With a new name, Benjamin Brittle, to research I hit the internet and before too long came up with this story.  It seems that Benjamin Brittle himself died in World War One in 1917 and I don’t think he ever married.  I have yet to find a marriage anyway.  His father, however, also named Benjamin was, it turns out, married to Maude’s aunt Mary Ann - her mother’s sister.  So Benjamin the younger was her cousin.  Was he also Violet’s father?  We shall never know.  Whoever the father was, the children were taken in and raised by the Brittles who gave them their name.  Why did they do this?  Well if Benjamin was their father the reason is obvious.  If not - well Mary Ann and Benjamin had had eleven children, of whom only four were still alive in 1911, with Benjamin not long for this world.  Maybe this was a chance to compensate for all those lost children.  Maybe they were just good people.  Again, we shall never know.  The family seems to have lived at 29 Tanner’s Hill in Deptford for many years (the second house from the front in the photograph - now a launderette).  Benjamin the elder died in 1919 - Violet would have only been six years old, and Harry just five.  But Mary Ann and her daughters Florence and Mary Ann continued to care for them.  Benjamin had been a blacksmith but Mary Ann was a wardrobe dealer and I think gradually the entire family were drawn into this family business.

Maude Beatrice Magee + ?

Violet 1913-1973 
Harry 1914-?

Harry was born about eighteen months after Violet.  Again the birth certificate states that Gerald was his father, and again the address is in the Lewisham Area - this time in Blenheim Grove.  Curiously, in the 1915 electoral roll Gerald is living in the same house, with four other women, none of whose names I recognise.  But no Maude - she has vanished.  From this I assume that when Harry was born they were still together - still leaving the possibility that Gerald was indeed the father - but for whatever reason - Maude left and went back to Southend.

As with Violet’s story I am not sure what happened to Harry, other than that at some point he and Violet found themselves being brought up by Benjamin Brittle and his wife Mary Ann.   Harry very probably served in WW2 - he would have been of the right age, but there are not many records available online as yet, they are still classified - unless you were killed or taken prisoner.  However, in 1945 when the war was finishing, Harry was not at home with his wife in the electoral register, so I think we can assume he was away at the war somewhere.

Links

Birth

Childhood

Adolescence

Marriage

Marriage Breakdown

Life after Gerald

Death

The children

The other children

Magee

Maud(e) Beatrice Magee

John James Magee

Catherine Eliza Warner

Gerald Osmond Hubert Mollett

Hubert Stanley Mollett

Peckham 

Southend-on-Sea

Tuberculosis

It looks as if, unlike Violet, Harry stayed on at 29 Tanner’s Hill with his cousin?
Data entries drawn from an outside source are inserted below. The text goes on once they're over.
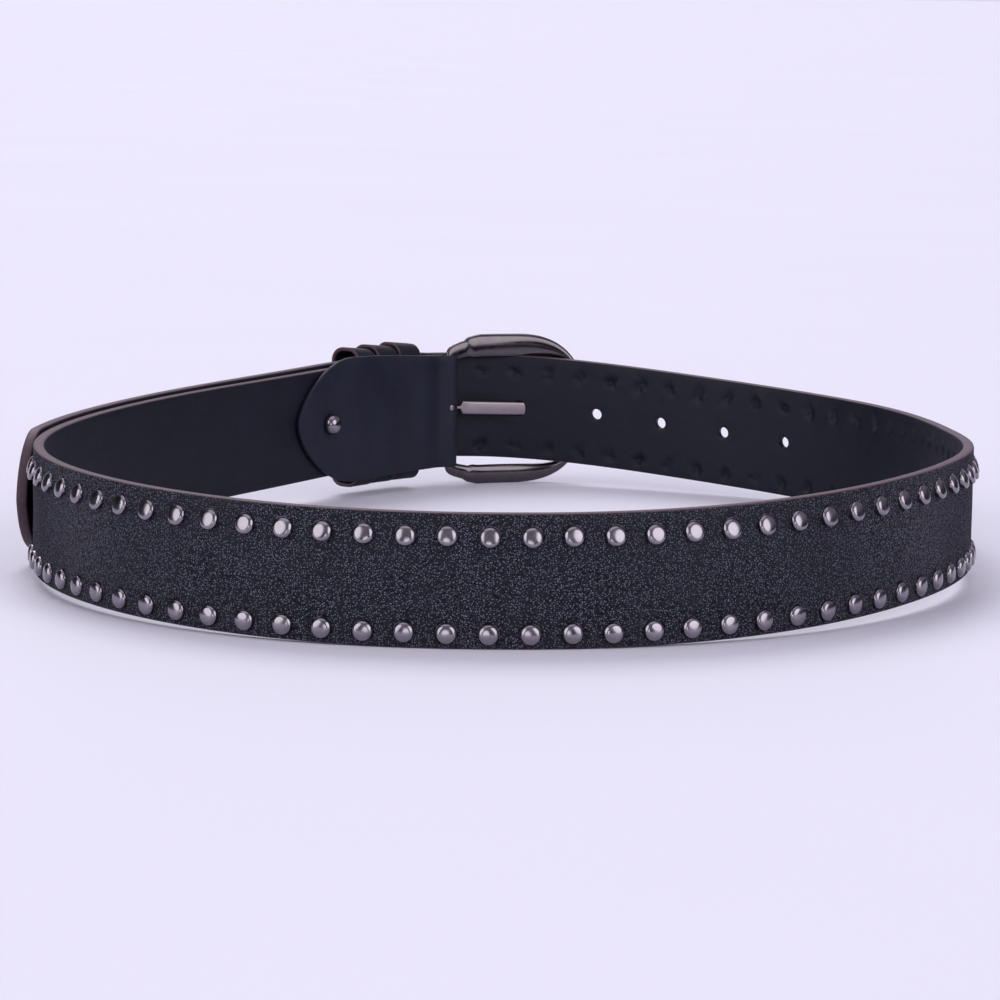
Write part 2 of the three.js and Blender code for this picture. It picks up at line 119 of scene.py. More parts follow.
# Folded tab that holds the buckle
TAB_THICK = 1.6
TAB_CORNER = 0.5          # rounding of its edges
TAB_END = 90.4            # the tip of its inner leg
TAB_POINT_LENGTH = 30
TAB_FULLNESS = 0.62
TAB_CLEAR = 0.5           # from the strap to the inner leg's point
TAB_OUTER_END = 46
TAB_HALF_WIDTH = {"fold": 20.4, "shoulder": 22.2}
TAB_DROP = 1.3            # how far its middle lies below the strap's at the fold
TAB_CLIMB = 0.03          # and how much the inner leg climbs for each millimetre
TAB_FOLD_THICK = 1        # the tab is thinned where it folds
TAB_THINNED = (4.5, 9)    # and regains its thickness between these distances from the fold's crest
TAB_WAVE = (14, 16, 0.12)  # slow unevenness of its outer face: length along and across it, and height
# Holes in the fold, from its crest: a small one that shows the prong's roll and the slot for the prong, each with
# its block of the mesh and the block's columns
TAB_HOLES = ((-5.4, -1.5, (-6.0, -1.1, 6)), (-0.1, 6.0, (-0.5, 6.5, 10)))
TAB_HOLE_HEIGHT = 2.7

# Rivet through the tab's point
RIVET_AT = 72.4
RIVET_RADIUS = 3.7
RIVET_HEIGHT = 3.8        # of its dome
RIVET_SHANK = 1.4
RIVET_FOOT = (2.4, 0.5, 1.5)  # its foot in the strap: radius, and where it starts and ends from the strap's middle

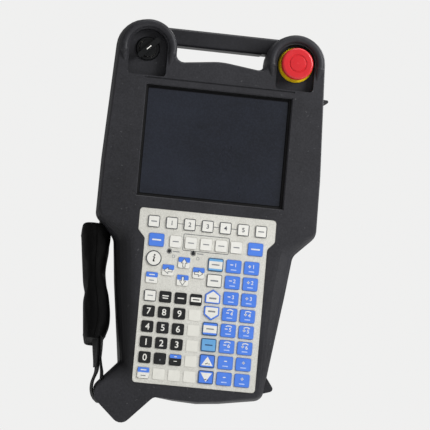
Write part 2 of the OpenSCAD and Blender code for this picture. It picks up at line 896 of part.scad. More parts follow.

Mary Ann - Benjamin and Mary Ann’s daughter) until he either went away to war or married in 1941.  The girl he married - Rene Levy was Jewish.  They were married in Greenwich in the middle of the war, as so many people were.  It is likely that they didn’t see each other much for the first few years.  I do not know what relationship Rene had to Emily and Rose Levy who lived with them on and off until the 50s.  Mother, sister, sisters?  There were other people living in the house too, so either they owned the house and took in boarders, they themselves were boarders, or the house was divided into flats.  Harry, it seems had a shoe repair business in Greenwich but I do not know where.  They had two daughters, and in 1957 or 58 they left England forever to start a new life in South Africa.  Harry, by now was forty three - in the prime of life I guess.  Well, many English people left England around this time for the colonies.  I did it myself, though a few years later.  They were looking for a better life, for sunshine and prosperity.  I have no idea why South Africa was chosen.  After that, it seems contact was lost.  One wonders whether Harry knew that his birth certificate gave his surname as Mollett.  He must have had to produce a birth certificate to get a passport - so maybe he knew but never told anyone.  There seem to be hardly any South African records online so I have not found out what happened to him.  A cousin I never met - I am sorry I never knew you.

June 1924-1924

And last but not least - the final mystery child.  At the age of 40 Maude apparently gives birth to a daughter in Southend, and puts on the birth certificate that her father was Gerald Osmond Hubert Mollett, timber surveyor.  Gerald, of course was long dead and he was not a timber surveyor.  Was June’s father?  The baby was  a month premature and probably struggled from the first, for at the age of three months, she tragically died.  She was buried in the grave that was subsequently to become Maude’s own and her older sister Florence’s as well.  Her mother, Maude may well have been ailing when she was born.  I guess the only other thing to be said about this short life is that there is a slight possibility that she was actually Florence’s child.  Florence and her future husband may both have been living with Maude.  

 

Very sad, whosever child it was.  The somewhat stylised picture above, I hope gives the feeling of a not very healthy mother and child.

 

A sad end to Maude’s childbearing life.

Was she a good mother?  Was she traumatised by apparently having her children taken away from her?  Or was she an uncaring mother?  I do so wish I had asked my father more about her.

 

Is this Maude in the photo above?  It is another photo from Phillip Mollett’s collection.  It was taken in Southend and I think the face is sufficiently different from the photo I think is Florence, to assume a different person.  Is this my father?  She looks a little detached perhaps, somewhat sad?  Not stunningly beautiful though.  Even a little bit like me?

 

So many questions about Maude that will never be answered.